SCOTT: -- it is because he did not want to be a partisan. His objective was to be a prosecutor looking for the truth and then present the evidence to the American people and let that jury decide.

BRENNAN: You know, in reading this book, it sounds -- it's clear the affection you have for each other. And Congressman Gowdy, you seem very supportive of the senator and him staying in Washington, though you say you're going back home.

People are going to ask the question of whether you are going to make a run for office. I know you're not going to want to answer it, but congressman, should he run for president in 2020?

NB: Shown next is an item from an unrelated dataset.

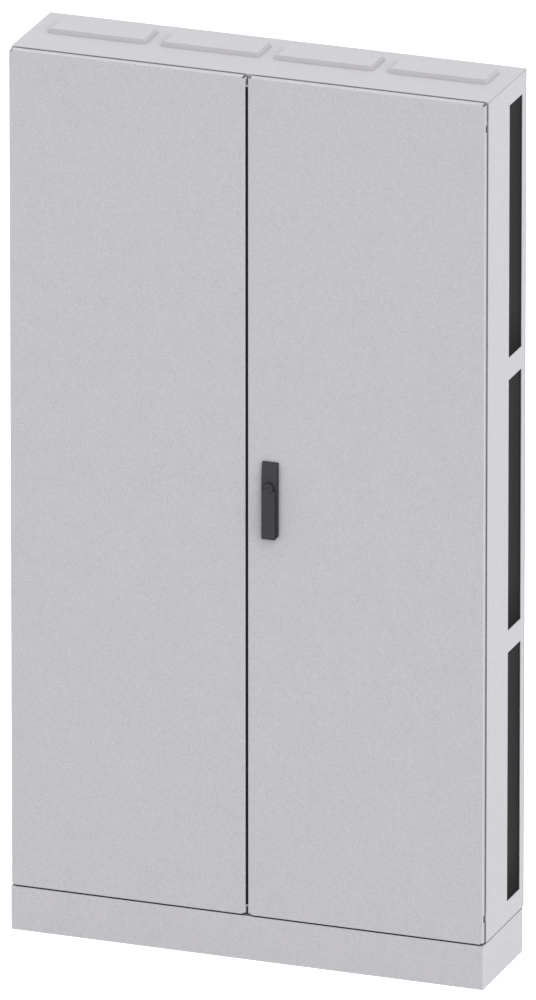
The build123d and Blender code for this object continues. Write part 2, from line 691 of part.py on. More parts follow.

GOWDY: Oh, I don't know about 2020. I've run in two Republican primaries, talk about lonely. That's the loneliest feeling in the world, running against an incumbent in a primary. I would love for Tim –

BRENNAN: So you don't think that'll happen for President Trump? He won't be primaried?

GOWDY: It may, but I don't think it's going to be Tim Scott. I would love Tim Scott to run for president, whether it's 2024 -- whenever it fits his heart.

But he has a cheery, optimistic brand of conservatism that I think our country would benefit from, and quite frankly, whether he won or not, our country would be better off hearing someone with his life story. The grandson of a man who couldn't read, picked cotton, and then he grew up to pick out a seat in the United States House of Representatives. That's the story I wish my fellow citizens could hear. Whether he wins, I hope he runs.

BRENNAN: Senator?

SCOTT: I'm not even running for my homeowner association's presidency. So, at this point, I thank God that I've had the privilege of serving the great people of South Carolina and this great nation.

I'm a kid that got a second chance. I almost flunked out of high school as a freshman. My mother worked 16 hours a day to give me a reason to believe in this nation and having a great work ethic. I'm blessed already to fulfill a part of the mission that I think the good Lord has sent me to fulfill. And as long as I continue to work hard for the people, whatever the good Lord has next for me, I'm open to it.

BRENNAN: Senator, Congressman, thank you very much for sharing your story.